(TASK STATEMENT):
Print exactly the part opening with the line containing "gearbox_housing();" and closing with the line containing "bpy.context.scene.collection.objects.link(empty)", with both of those lines included.

(DATA EXCERPT):
** START **

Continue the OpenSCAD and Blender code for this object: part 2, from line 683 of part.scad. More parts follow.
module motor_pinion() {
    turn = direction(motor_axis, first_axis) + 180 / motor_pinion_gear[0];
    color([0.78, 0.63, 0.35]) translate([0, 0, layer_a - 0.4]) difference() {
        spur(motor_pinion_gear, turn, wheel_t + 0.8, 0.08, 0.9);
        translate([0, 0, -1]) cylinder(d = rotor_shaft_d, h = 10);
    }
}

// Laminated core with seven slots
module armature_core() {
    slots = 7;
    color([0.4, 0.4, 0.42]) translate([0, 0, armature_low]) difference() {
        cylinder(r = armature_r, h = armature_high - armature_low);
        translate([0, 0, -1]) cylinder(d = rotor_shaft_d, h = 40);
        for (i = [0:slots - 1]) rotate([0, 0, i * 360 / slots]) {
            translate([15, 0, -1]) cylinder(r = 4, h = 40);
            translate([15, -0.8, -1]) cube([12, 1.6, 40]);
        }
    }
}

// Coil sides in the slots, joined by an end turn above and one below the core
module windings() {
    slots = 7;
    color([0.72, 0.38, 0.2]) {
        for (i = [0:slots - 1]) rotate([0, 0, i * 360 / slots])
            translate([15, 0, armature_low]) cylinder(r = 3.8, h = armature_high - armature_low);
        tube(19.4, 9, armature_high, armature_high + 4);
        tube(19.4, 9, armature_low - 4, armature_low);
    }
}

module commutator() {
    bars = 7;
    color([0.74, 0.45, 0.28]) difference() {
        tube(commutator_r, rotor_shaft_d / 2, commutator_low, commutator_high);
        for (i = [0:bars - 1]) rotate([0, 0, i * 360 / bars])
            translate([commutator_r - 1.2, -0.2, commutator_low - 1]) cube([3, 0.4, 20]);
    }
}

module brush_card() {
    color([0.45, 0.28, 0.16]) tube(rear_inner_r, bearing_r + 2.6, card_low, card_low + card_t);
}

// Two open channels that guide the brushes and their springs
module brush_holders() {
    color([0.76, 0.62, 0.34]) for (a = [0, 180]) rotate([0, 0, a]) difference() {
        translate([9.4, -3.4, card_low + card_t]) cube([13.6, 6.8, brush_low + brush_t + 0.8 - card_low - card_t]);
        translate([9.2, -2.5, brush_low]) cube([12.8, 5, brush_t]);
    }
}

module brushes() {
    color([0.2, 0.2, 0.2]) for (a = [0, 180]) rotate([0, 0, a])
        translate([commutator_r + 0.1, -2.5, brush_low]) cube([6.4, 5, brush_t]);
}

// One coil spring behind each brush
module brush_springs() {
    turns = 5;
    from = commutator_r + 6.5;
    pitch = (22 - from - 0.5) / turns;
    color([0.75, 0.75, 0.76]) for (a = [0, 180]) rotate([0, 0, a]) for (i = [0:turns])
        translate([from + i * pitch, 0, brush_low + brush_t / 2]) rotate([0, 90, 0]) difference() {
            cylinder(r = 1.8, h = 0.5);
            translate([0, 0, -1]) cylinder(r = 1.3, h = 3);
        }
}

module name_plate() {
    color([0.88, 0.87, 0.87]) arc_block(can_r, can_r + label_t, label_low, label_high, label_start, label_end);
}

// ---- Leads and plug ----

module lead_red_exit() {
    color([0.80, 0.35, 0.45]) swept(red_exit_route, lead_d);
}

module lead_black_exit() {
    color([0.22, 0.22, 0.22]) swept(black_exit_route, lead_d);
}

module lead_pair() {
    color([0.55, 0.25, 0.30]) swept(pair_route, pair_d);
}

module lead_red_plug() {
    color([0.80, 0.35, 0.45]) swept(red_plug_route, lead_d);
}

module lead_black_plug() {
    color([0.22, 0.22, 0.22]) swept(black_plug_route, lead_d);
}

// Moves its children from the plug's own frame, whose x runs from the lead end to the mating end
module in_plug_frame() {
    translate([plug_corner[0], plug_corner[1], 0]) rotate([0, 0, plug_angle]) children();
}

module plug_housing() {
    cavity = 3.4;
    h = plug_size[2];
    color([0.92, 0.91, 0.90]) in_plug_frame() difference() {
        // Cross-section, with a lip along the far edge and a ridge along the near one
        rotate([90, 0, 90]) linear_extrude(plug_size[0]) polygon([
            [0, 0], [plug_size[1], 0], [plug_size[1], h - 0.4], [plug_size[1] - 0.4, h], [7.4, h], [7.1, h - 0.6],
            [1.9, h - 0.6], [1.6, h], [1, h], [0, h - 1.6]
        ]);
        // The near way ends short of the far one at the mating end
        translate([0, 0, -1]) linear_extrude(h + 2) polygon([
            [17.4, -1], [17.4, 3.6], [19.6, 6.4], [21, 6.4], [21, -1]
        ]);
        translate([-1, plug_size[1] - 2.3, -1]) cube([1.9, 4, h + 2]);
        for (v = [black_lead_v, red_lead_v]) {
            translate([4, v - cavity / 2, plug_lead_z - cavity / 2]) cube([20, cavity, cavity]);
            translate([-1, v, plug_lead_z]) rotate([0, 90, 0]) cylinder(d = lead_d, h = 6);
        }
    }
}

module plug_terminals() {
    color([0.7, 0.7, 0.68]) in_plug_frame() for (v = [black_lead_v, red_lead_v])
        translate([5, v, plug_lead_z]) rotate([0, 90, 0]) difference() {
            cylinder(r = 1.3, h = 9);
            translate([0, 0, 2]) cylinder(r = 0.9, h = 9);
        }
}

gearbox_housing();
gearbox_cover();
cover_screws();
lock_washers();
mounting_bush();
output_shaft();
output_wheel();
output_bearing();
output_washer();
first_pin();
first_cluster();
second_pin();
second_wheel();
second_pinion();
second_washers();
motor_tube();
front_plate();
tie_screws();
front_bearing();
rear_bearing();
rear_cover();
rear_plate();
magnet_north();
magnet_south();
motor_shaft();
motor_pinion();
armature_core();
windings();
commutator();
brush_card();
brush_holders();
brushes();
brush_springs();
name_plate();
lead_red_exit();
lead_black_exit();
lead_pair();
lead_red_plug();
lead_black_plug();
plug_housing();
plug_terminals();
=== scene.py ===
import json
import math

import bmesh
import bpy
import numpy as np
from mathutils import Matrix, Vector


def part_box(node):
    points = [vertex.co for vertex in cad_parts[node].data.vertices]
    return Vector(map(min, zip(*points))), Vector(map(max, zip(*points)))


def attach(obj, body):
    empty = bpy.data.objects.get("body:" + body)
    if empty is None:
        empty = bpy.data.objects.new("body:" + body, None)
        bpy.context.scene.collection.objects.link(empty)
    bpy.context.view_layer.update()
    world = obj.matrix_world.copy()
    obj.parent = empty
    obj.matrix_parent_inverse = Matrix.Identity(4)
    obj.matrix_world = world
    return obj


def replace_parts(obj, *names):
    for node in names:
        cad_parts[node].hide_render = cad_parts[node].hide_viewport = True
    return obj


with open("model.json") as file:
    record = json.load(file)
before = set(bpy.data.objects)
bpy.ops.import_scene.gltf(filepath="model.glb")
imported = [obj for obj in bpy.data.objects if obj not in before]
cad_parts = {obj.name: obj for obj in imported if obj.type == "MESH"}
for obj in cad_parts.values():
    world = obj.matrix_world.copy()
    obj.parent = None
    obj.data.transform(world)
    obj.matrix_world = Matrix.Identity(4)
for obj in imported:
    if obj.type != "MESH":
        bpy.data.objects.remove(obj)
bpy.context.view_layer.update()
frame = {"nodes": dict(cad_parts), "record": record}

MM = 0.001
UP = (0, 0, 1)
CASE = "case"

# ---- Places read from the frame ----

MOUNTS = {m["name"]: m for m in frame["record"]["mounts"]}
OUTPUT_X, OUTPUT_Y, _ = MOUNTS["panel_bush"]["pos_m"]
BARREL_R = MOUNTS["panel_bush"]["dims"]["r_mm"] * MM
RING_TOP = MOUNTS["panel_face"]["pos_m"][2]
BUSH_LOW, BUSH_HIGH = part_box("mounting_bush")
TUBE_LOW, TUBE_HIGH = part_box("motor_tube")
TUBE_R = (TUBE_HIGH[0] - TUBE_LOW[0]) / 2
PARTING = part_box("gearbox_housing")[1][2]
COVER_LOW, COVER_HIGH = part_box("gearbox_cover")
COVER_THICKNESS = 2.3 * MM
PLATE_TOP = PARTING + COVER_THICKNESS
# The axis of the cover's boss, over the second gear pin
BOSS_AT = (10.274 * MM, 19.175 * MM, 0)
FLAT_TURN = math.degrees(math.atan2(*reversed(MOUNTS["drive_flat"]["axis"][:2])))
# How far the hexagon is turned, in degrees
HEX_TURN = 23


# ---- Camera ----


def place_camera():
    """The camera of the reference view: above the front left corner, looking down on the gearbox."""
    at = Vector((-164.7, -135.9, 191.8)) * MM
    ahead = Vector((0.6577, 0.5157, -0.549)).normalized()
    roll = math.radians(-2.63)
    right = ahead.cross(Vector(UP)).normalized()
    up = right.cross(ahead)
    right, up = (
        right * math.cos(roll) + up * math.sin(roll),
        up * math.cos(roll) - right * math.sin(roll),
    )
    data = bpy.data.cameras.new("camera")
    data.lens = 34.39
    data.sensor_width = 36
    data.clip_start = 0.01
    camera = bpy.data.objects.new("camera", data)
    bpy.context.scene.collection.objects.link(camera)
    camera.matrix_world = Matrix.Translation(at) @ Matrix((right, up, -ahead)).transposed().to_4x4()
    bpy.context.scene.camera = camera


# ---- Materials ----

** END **

(OUTPUT OF THE TASK):
gearbox_housing();
gearbox_cover();
cover_screws();
lock_washers();
mounting_bush();
output_shaft();
output_wheel();
output_bearing();
output_washer();
first_pin();
first_cluster();
second_pin();
second_wheel();
second_pinion();
second_washers();
motor_tube();
front_plate();
tie_screws();
front_bearing();
rear_bearing();
rear_cover();
rear_plate();
magnet_north();
magnet_south();
motor_shaft();
motor_pinion();
armature_core();
windings();
commutator();
brush_card();
brush_holders();
brushes();
brush_springs();
name_plate();
lead_red_exit();
lead_black_exit();
lead_pair();
lead_red_plug();
lead_black_plug();
plug_housing();
plug_terminals();
=== scene.py ===
import json
import math

import bmesh
import bpy
import numpy as np
from mathutils import Matrix, Vector


def part_box(node):
    points = [vertex.co for vertex in cad_parts[node].data.vertices]
    return Vector(map(min, zip(*points))), Vector(map(max, zip(*points)))


def attach(obj, body):
    empty = bpy.data.objects.get("body:" + body)
    if empty is None:
        empty = bpy.data.objects.new("body:" + body, None)
        bpy.context.scene.collection.objects.link(empty)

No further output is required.